Why chatbots need a big push from deep learning

Revolutionary machine learning techniques, such as deep learning neural networks, have enjoyed tremendous progress within the span of just a few years. AI advances are turning problems previously thought to lie beyond the realm of what machines could tackle into commodities that are percolating into our everyday life.

Tailing the remarkable growth in popularity enjoyed by AI, a new generation of chatbots has recently flooded the market, and with them the promise of a world where many of our online interactions won’t happen on a website or in an app, but in a conversation. Helping turn this promise into reality is a combination of better user interfaces, the omnipresence of smartphones, and new, state of the art machine learning techniques.

Perhaps one of the main drivers behind this wave of novel AI applications is deep learning, an area of machine learning that, despite existing for roughly 50 years, has recently revolutionized fields such as computer vision and natural language processing (NLP). Nonetheless, despite its incredible performance, deep learning alone is not sufficient to solve the challenges faced by chatbots. Understanding context, disambiguating between subtle differences in language that can lead to wildly different meanings, employing logical reasoning, and most crucially, understanding the preferences and intent of the consumer, are just a few of the many challenging tasks a system must be able to perform in order to sustain conversation with a human.

The ability to answer complex questions using not only context, but also information beyond the confinements of the dialog, is indispensable for building truly powerful chatbots. To answer questions effectively, the bot needs to rely on information that was shared previously in the conversation, or even within other conversations between the bot and the consumer. Moreover, business goals and the intent of the consumer can influence the kind of response the bot will give.

If a modern conversation engine hopes to go beyond answering simple, one-level questions, it must blend the most prominent techniques emerging from the field of deep learning with solid statistics, linguistics, other machine learning techniques, and more structured classical techniques, such as semantic parsing and program induction.

The first stop in building an intelligent conversational system is data. In particular, deep learning is notorious for needing vast amounts of high quality data before it can unleash its true potential. But while we live in an era where endless streams of data are constantly being generated, most of it is too raw to be of immediate use for machine learning algorithms.

Unsupervised Learning, the subfield of machine learning devoted to extracting information from raw data, unassisted by humans, is likely a promising alternative. Among its many uses, it can be utilized to build an embedding model.
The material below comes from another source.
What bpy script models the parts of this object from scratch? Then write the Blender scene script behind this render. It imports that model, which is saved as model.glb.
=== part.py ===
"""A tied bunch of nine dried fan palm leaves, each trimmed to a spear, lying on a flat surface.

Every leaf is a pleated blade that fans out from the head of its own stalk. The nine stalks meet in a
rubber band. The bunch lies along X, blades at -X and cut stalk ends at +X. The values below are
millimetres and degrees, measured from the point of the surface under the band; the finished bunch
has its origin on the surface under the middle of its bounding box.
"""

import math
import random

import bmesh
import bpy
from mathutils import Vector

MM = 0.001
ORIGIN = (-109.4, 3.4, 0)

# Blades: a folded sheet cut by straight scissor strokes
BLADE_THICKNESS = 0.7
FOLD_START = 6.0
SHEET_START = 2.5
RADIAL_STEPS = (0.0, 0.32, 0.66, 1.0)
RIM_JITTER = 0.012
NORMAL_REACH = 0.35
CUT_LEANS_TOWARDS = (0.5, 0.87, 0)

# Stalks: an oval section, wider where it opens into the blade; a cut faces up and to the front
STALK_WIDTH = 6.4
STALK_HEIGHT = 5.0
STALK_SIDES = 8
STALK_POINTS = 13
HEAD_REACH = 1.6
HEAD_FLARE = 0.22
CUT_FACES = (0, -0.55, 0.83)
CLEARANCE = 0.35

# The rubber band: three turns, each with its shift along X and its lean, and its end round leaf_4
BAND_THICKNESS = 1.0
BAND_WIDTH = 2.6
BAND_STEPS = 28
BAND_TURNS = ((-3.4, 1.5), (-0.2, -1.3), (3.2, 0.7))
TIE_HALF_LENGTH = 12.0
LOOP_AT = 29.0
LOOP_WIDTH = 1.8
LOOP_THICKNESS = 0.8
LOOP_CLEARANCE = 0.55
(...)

In plain English, these techniques allow data to be represented in a less complex form, allowing patterns to be discovered more easily.

While unsupervised learning is already ubiquitous in machine learning, deep learning offers additional innovative ways to build — such embedding models — providing state of the art performance. Optimization of these techniques can alleviate the need for a lot of high quality and expensive labeled data, which is essential in getting artificially intelligent chatbots to perform well.
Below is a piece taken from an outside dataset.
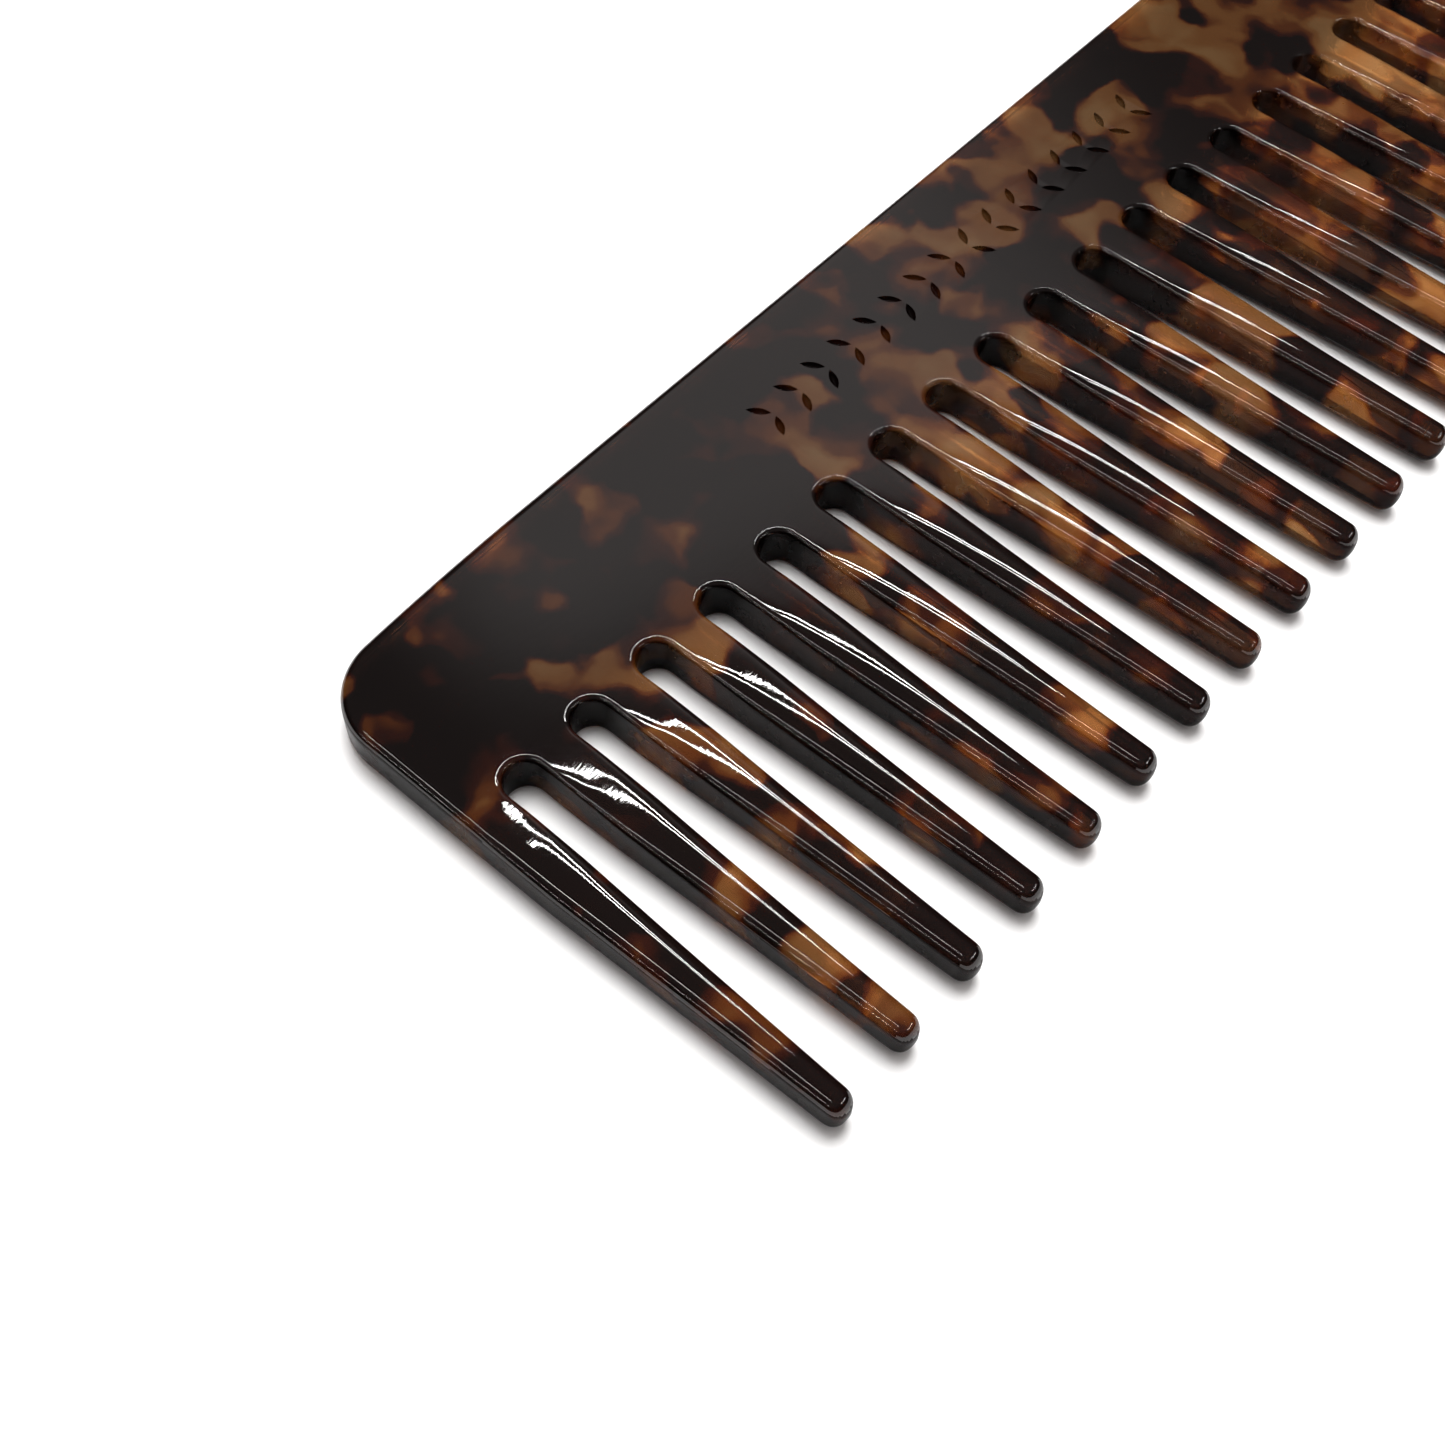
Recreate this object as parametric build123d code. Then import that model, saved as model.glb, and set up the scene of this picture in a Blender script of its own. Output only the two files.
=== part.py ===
"""Wide-tooth hair comb, cut and polished from one plate of cellulose acetate.

Frame: X along the comb, +Y towards the smooth back edge, teeth towards -Y,
+Z up. The origin is under the middle of the comb, on the plane it lies on.
The plate is one piece of material. Its teeth and its spine are separate nodes
that meet face to face on the root line, so that every gap stays open.
"""
from build123d import *
import math
import os

# ---- driving dimensions, mm -------------------------------------------------
PITCH = 7.5                # from one gap to the next
GAPS = 19                  # gaps, so there are GAPS + 1 teeth
THICKNESS = 4.2            # polished plate
TOOTH_LENGTH = 35.1        # root line to tooth tip
SPINE_WIDTH = 19.0         # root line to back edge, at mid length
END_MARGIN = 5.85          # centre of the outermost gap to the comb's end

GAP_RADIUS = 1.75          # round root of each gap, at the wall
EDGE_RADIUS = 1.0          # rounding of the outer edge
GAP_EDGE = 0.4             # rounding where a gap's wall meets the faces

STRAIGHT = 8.2             # length over which a gap's walls stay parallel
TIP_HALF_WIDTH = 1.2       # tooth at its tip, half of its width
TIP_HALF_THICKNESS = 1.85  # tooth at its tip, half of its thickness
TIP_EDGE = 1.15            # rounding of the tooth's long edges at the tip
TIP_CAP = 1.1              # rounding of the tooth's end

CORNER_RADIUS = 6.8        # back corners
BACK_DROP = 0.55           # how far the back edge eases down towards a corner
BACK_EASE = 19.0           # length of that easing

ORNAMENT_LENGTH = 62.0     # band of engraved leaves along the spine
ORNAMENT_PAIRS = 16        # pairs of leaves in the band
ORNAMENT_LINE = 9.8        # from the root line to the middle of the band
LEAF_LENGTH = 2.3
LEAF_WIDTH = 0.75
LEAF_LEAN = 58             # degrees from the band's direction
LEAF_DEPTH = 0.3

# ---- worked out from them ---------------------------------------------------
WIDTH = TOOTH_LENGTH + SPINE_WIDTH
ROOT_Y = TOOTH_LENGTH - WIDTH / 2
BACK_Y = WIDTH / 2
MID_Z = THICKNESS / 2
HALF_RUN = PITCH * (GAPS - 1) / 2
END_X = HALF_RUN + END_MARGIN
ROOT_HALF_WIDTH = PITCH / 2 - GAP_RADIUS
GAP_CENTRES = [-HALF_RUN + PITCH * i for i in range(GAPS)]


def spine_outline():
    """Plan of the spine: root line, ends, round corners and eased back edge."""
    ease_angle = 2 * math.atan(BACK_DROP / BACK_EASE)
    turn = math.pi / 2 - ease_angle
    corner_y = BACK_Y - BACK_DROP - CORNER_RADIUS * math.cos(ease_angle)
    corner_x = END_X - CORNER_RADIUS
    ease_end = Vector(
        corner_x + CORNER_RADIUS * math.sin(ease_angle),
        corner_y + CORNER_RADIUS * math.cos(ease_angle),
    )
    ease_start = Vector(ease_end.X - BACK_EASE, BACK_Y)
    corner_mid = Vector(
        corner_x + CORNER_RADIUS * math.sin(ease_angle + turn / 2),
        corner_y + CORNER_RADIUS * math.cos(ease_angle + turn / 2),
    )
    ease_radius = BACK_EASE / math.sin(ease_angle)
    ease_mid = Vector(
        ease_start.X + ease_radius * math.sin(ease_angle / 2),
        BACK_Y - ease_radius * (1 - math.cos(ease_angle / 2)),
    )
    corner_end = Vector(END_X, corner_y)

    def flip(point):
        return Vector(-point.X, point.Y)

    edges = [
        Line((-END_X, ROOT_Y), (END_X, ROOT_Y)),
        Line((END_X, ROOT_Y), corner_end),
        ThreePointArc(corner_end, corner_mid, ease_end),
        ThreePointArc(ease_end, ease_mid, ease_start),
        Line(ease_start, flip(ease_start)),
        ThreePointArc(flip(ease_start), flip(ease_mid), flip(ease_end)),
        ThreePointArc(flip(ease_end), flip(corner_mid), flip(corner_end)),
        Line(flip(corner_end), (-END_X, ROOT_Y)),
    ]
    return make_face(edges)


def rounded_edges(solid):
    """The spine's top and bottom edges: those in a gap, then those outside."""
    in_gap = []
    outside = []
    for edge in solid.edges():
        box = edge.bounding_box()
        flat = box.size.Z < 0.01
        on_root_line = box.size.Y < 0.01 and abs(box.min.Y - ROOT_Y) < 0.01
        if not flat or on_root_line:
            continue
        near_root = box.max.Y < ROOT_Y + GAP_RADIUS + 0.01
        if near_root and abs(edge.center().X) < HALF_RUN + GAP_RADIUS + 0.01:
            in_gap.append(edge)
        else:
            outside.append(edge)
    return in_gap, outside


def leaf(x, side):
    """One engraved leaf: a pointed lens, leaning away from the band's middle."""
    half = LEAF_LENGTH / 2
    bulge = LEAF_WIDTH / 2
    plan = make_face([
        ThreePointArc((-half, 0), (0, bulge), (half, 0)),
        ThreePointArc((half, 0), (0, -bulge), (-half, 0)),
    ])
    away = 1 if x > 0 else -1
    lean = LEAF_LEAN if side * away > 0 else -LEAF_LEAN
    cutter = extrude(plan, LEAF_DEPTH + 1)
    y = ROOT_Y + ORNAMENT_LINE + side * (half * math.sin(math.radians(LEAF_LEAN)) + 0.25)
    return Pos(x, y, THICKNESS - LEAF_DEPTH) * Rot(0, 0, lean) * cutter


def make_spine():
    plan = spine_outline()
    for x in GAP_CENTRES:
        plan -= Pos(x, ROOT_Y) * Circle(GAP_RADIUS)
    solid = extrude(plan, THICKNESS)
    in_gap, outside = rounded_edges(solid)
    solid = fillet(in_gap, GAP_EDGE)
    in_gap, outside = rounded_edges(solid)
    outside = [edge for edge in outside if edge.length > 1]
    solid = fillet(outside, EDGE_RADIUS)
    step = ORNAMENT_LENGTH / (ORNAMENT_PAIRS + 1)
    first = -ORNAMENT_LENGTH / 2 + step
    for i in range(ORNAMENT_PAIRS):
        for side in (1, -1):
            solid -= leaf(first + i * step, side)
    return solid


def corner_arc(cx, cz, radius, start):
    points = []
    for turn in (0, 45, 90):
        angle = math.radians(start + turn)
        points.append((cx + radius * math.cos(angle), cz + radius * math.sin(angle)))
    return ThreePointArc(*points)


def tooth_section(y, left, right, half_thickness, left_edge, right_edge):
    """Cross-section of a tooth at y: a rectangle with its four edges rounded."""
    top = MID_Z + half_thickness
    bottom = MID_Z - half_thickness
    edges = [
        corner_arc(right - right_edge, top - right_edge, right_edge, 0),
        Line((right - right_edge, top), (left + left_edge, top)),
        corner_arc(left + left_edge, top - left_edge, left_edge, 90),
        Line((left, top - left_edge), (left, bottom + left_edge)),
        corner_arc(left + left_edge, bottom + left_edge, left_edge, 180),
        Line((left + left_edge, bottom), (right - right_edge, bottom)),
        corner_arc(right - right_edge, bottom + right_edge, right_edge, 270),
        Line((right, bottom + right_edge), (right, top - right_edge)),
    ]
    plane = Plane(origin=(0, y, 0), x_dir=(1, 0, 0), z_dir=(0, -1, 0))
    return plane * make_face(edges)


def make_tooth(root_left, root_right, left_edge, right_edge):
    """A tooth between two gap walls, tapering to a rounded tip."""
    centre = (root_left + root_right) / 2
    straight_y = ROOT_Y - STRAIGHT
    tip_y = ROOT_Y - TOOTH_LENGTH
    straight = [
        tooth_section(ROOT_Y, root_left, root_right, MID_Z, left_edge, right_edge),
        tooth_section(straight_y, root_left, root_right, MID_Z, left_edge, right_edge),
    ]
    taper = [
        straight[1],
        tooth_section(
            tip_y,
            centre - TIP_HALF_WIDTH,
            centre + TIP_HALF_WIDTH,
            TIP_HALF_THICKNESS,
            TIP_EDGE,
            TIP_EDGE,
        ),
    ]
    blade = loft(straight, ruled=True) + loft(taper, ruled=True)
    end = blade.faces().sort_by(Axis.Y)[0]
    return fillet(end.edges(), TIP_CAP)


def main():
    os.makedirs("parts", exist_ok=True)
    export_step(make_spine(), "parts/spine.step")
    inner = make_tooth(-ROOT_HALF_WIDTH, ROOT_HALF_WIDTH, GAP_EDGE, GAP_EDGE)
    for i in range(1, GAPS):
        x = GAP_CENTRES[i] - PITCH / 2
        export_step(Pos(x, 0, 0) * inner, f"parts/tooth_{i + 1:02d}.step")
    inner_wall = HALF_RUN + GAP_RADIUS
    left = make_tooth(-END_X, -inner_wall, EDGE_RADIUS, GAP_EDGE)
    right = make_tooth(inner_wall, END_X, GAP_EDGE, EDGE_RADIUS)
    export_step(left, "parts/end_tooth_left.step")
    export_step(right, "parts/end_tooth_right.step")


main()
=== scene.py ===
"""Wide-tooth tortoiseshell comb lying on a white table, in soft studio light.

The comb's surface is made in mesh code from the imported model's own sizes, as
one closed skin, and is then cut into one piece for each CAD node. The pieces
meet edge to edge with nothing between them, because the real comb is one
plate, and a wall inside it would show through the translucent material.
Lengths are in millimetres until a piece is made, and then in metres.
"""

import math

import bpy
import numpy as np
from mathutils import Matrix, Vector
from mathutils.geometry import delaunay_2d_cdt


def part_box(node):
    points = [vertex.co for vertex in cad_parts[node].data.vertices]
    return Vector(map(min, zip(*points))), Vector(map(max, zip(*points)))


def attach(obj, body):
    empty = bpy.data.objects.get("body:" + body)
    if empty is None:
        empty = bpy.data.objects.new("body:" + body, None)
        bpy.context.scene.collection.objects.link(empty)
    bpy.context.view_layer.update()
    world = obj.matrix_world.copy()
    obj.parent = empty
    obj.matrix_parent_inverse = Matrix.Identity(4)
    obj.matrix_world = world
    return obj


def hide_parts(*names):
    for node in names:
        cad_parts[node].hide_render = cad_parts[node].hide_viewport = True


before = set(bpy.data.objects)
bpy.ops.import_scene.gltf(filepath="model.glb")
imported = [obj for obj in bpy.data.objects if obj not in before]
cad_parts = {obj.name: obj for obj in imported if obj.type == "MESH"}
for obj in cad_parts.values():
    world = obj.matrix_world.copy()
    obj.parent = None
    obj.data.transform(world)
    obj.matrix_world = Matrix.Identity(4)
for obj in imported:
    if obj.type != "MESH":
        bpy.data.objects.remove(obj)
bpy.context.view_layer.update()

MM = 0.001

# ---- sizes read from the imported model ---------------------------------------
INNER_TEETH = sorted(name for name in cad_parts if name.startswith("tooth_"))
TEETH = ["end_tooth_left"] + INNER_TEETH + ["end_tooth_right"]


def node_box(name):
    low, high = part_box(name)
    return low / MM, high / MM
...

However, the standard approach in deep learning involves collecting a large, highly specific dataset, which is subsequently used to train a network with a mostly static architecture. Once trained, the network maps directly from input to a fixed set of outputs that are known in advance. Despite being the foundation of remarkably powerful systems, this approach isn’t flexible enough to handle the kind of information needed to carry a realistic conversation. This brings us to the next big obstacle in the way of truly human-like chatbots: the ability to maintain and reason with an internal model of the world.

We humans are constantly (and usually subconsciously) checking every new piece of information we receive from our surroundings against an internal model of the world — a model of what is normal and what is not, of how entities are related, how we can make logical inferences involving said entities, and so on. If, when driving, we see a ball rolling down the street, we immediately know we should slow down and remain in state of alert, looking out for the possibility that a distracted child will soon pop out of nowhere while chasing their ball. This kind of intuition is built on top of an understanding of how entities relate to each other, combined with the ability to make logical connections along a knowledge graph and come up with a conclusion that requires multiple reasoning steps.

This level of automatic and extremely broad reasoning still eludes AI researchers and is perhaps one of the last frontiers in the way of truly intelligent and autonomous AI agents, conversational bots included. To accomplish this goal, the ability to reason is central.

Finally, the ability to put it all together is yet another frontier waiting for a solution. Unlike a search engine where the user is content with being presented a list of matches ordered by relevance, a conversation engine must be more specific. Simply using NLP to identify a set of relevant information is insufficient. It should be able to parse the input, break it down, and present a response to the user that is not only clear and concise, but highly relevant to their taste — rinse and repeat.

We are still in the early stages of the AI-powered conversational revolution, and it is fair to assume some problems that seem insurmountable today will likely be solved in the coming years. We are quickly moving toward a world in which you will be able to have long and complex interactions with your AI assistants, which will not only understand what you want to say but will know your preferences and tailor your experience accordingly.

To do so, we must merge multiple disciplines, including deep learning, statistics, and others, building technology that blends consumer preferences, environment, and language into one piece of intelligent, flexible software.